Blended by Manuel Quesada in Nicaragua, Casa Magna stands out as one of the least expensive cigars to score a ‘Cigar of the Year’ title. Its reddish-brown wrapper covers a hearty blend of Cuban-seed tobaccos grown in Estelí and Jalapa. When it debuted, the 93-rated Robusto cost just over $5 per cigar. We bet you can still find them for a nice price today.

2007 – Padron 1926 Series – No. 9 (Nicaragua)

The 97-rated Padron 1926 Series was blended to commemorate the birth year of brand founder José Orlando Padron, who built his company from scratch after fleeing Cuba in the wake of Castro’s ascent to power. The blend is handcrafted from premium Nicaraguan tobaccos aged for approximately eight-year minimums. Refined notes of cocoa, coffee beans, and cashews reveal luxurious spices in the chunky 5.25 x 56 No. 9.  

2006 – Bolivar – Royal Corona (Cuba)

Cuban Bolivar cigars are known for needing some age after you buy them, but the 94-rated Royal Corona format exceeded the critics’ expectations in 2006. Notes of chocolate, leather, and fresh-ground coffee culminate in a creamy, earthy finish when the construction is decent.

2005 – Fuente Fuente Opus X – Double Corona (Dominican Republic)
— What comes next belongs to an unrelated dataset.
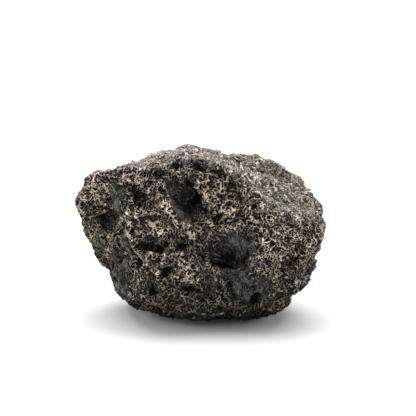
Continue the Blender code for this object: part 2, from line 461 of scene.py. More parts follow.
@dataclass(frozen=True)
class PoreLayer:
    """Pores of one size with rims between them. Lengths are in millimetres.

    A rim runs where a soft random pattern crosses its middle value, as a contour line does, so the
    rims close into uneven loops and the pores lie within and between them.

    Attributes:
        spacing: The distance between neighbouring pores.
        depth: How deep the deepest are.
        rim: How far a rim reaches from its middle.
        wall: How far from the rim's middle the floor of a pore starts.
        warp: How far the loops are pushed about.
        shift: What keeps this layer's loops apart from another's.
        warp_size: The size of the swirls that push them, in spacings.
        warp_detail: How many finer octaves those have.
        loop_size: The size of the pattern whose contour lines the rims are, in spacings.
        loop_detail: How many finer octaves it has.
        loop_slope: What turns its value into a distance, in sizes.
        chance_size: The size of the places where pores are more or less likely, in spacings.
        chance_shift: What keeps those places apart from the loops.
        chance_span: The values of the random pattern that give the least chance and the most.
    """

    spacing: float
    depth: float
    rim: float
    wall: float
    warp: float
    shift: float
    warp_size: float = 1.3
    warp_detail: float = 3.0
    loop_size: float = 1.35
    loop_detail: float = 0.6
    loop_slope: float = 3.0
    chance_size: float = 2.0
    chance_shift: tuple = (11.0, 17.0)
    chance_span: Span = (0.3, 0.7)

    def loops(self, place: Signal) -> tuple[Signal, Signal]:
        """Reads the loops that the rims run along.

        Args:
            place: Where they are read, in millimetres.

        Returns:
            The distance to the nearest rim's middle, in millimetres, and the chance of a pore.
        """
        wander = place.noise(self.spacing * self.warp_size, self.warp_detail, "Color")
        moved = place.plus(wander.minus((0.5, 0.5, 0.5)).scaled(self.warp))
        moved = moved.plus((self.shift, self.shift, self.shift))
        size = self.spacing * self.loop_size
        edge = abs(moved.noise(size, self.loop_detail) - 0.5) * (size * self.loop_slope)
        other = moved.plus((self.shift, *self.chance_shift))
        return edge, other.noise(self.spacing * self.chance_size, 1.0).step(*self.chance_span)


@dataclass(frozen=True)
class Furrows:
    """Fine furrows that all run one way.

    Attributes:
        way: Which way they run.
        longer: How much longer than wide they are.
        across: How wide they are, in millimetres.
        depth: How deep they are, in millimetres.
        span: How far the pattern is from its middle value on the threads between them, and in them.
    """

    way: tuple
    longer: float
    across: float = 0.7
    depth: float = 0.12
    span: Span = (0.02, 0.12)

    def read(self, place: Signal) -> Signal:
        """Reads the furrows at a place.

        Args:
            place: Where they are read, in millimetres.

        Returns:
            The share of a furrow, from 0 on the threads between them to 1 in its middle.
        """
        way = tuple(Vector(self.way).normalized())
        along = place.dot(way).towards(way)
        squeezed = place.plus(along.scaled(1.0 / self.longer - 1.0))
        return abs(squeezed.noise(self.across) - 0.5).step(*self.span)


@dataclass(frozen=True)
class Ledges:
    """Steps that run round the stone's low hills, as terraces do. Lengths are in millimetres.

    Attributes:
        size: The size of the hills.
        count: How many ledges there are from the lowest place to the highest.
        rise: How high one ledge stands.
        riser: The share of a ledge that its slope takes; the spans below are shares of it too.
        lip_start: Where its edge starts.
        lip_end: Where its edge ends.
        foot_end: Where the crease at the foot of its slope ends.
        foot_start: Where the crease at the foot of the next slope starts.
    """

    size: float = 10.0
    count: float = 8.0
    rise: float = 0.27
    riser: float = 0.35
    lip_start: Span = (0.2, 0.35)
    lip_end: Span = (0.62, 0.42)
    foot_end: Span = (0.14, 0.04)
    foot_start: Span = (0.9, 1.0)

    def read(self, place: Signal) -> tuple[Signal, Signal, Signal]:
        """Reads the ledges at a place.

        Args:
            place: Where they are read, in millimetres.

        Returns:
            The ground's height in millimetres, and the shares of an edge and of a crease.
        """
        level = place.noise(self.size, 3.0) * self.count
        along = level.fraction()
        height = (level - along + along.step(0.0, self.riser) - self.count * 0.5) * self.rise
        lip = along.step(*self.lip_start) * along.step(*self.lip_end)
        crease = along.step(*self.foot_end).larger(along.step(*self.foot_start))
        return height, lip, crease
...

In 2005, Carlito Fuente was celebrating a decade of nonstop demand for his ultra-rare Fuente Fuente Opus X cigars. The 95-rated Double Corona earned ‘Cigar of the Year’ honors and reflected the shift in consumers’ preferences for stronger Dominican blends. Opus X delivers an extravagant profile of cedar, coffee beans, figs, baking spices, and leather and redefined the Dominican Republic as a nation where the world’s finest tobaccos are grown.

2004 – Padron 40th Anniversary (Nicaragua)

It’s no surprise Padron 40th Anniversary was the very first ‘Cigar of the Year.’ The Padrons debuted the cigar in 2004 to celebrate their brand’s 40th year in business. The small-batch box-pressed Torpedo was originally only available in limited edition hand-painted humidors containing 40 cigars. Cigar lovers everywhere searched high and low to get their hands on the well-aged Nicaraguan Puros before they sold out. While Padron 40th Anniversary is easier to find today, the blend is no less decadent than it was in 2004.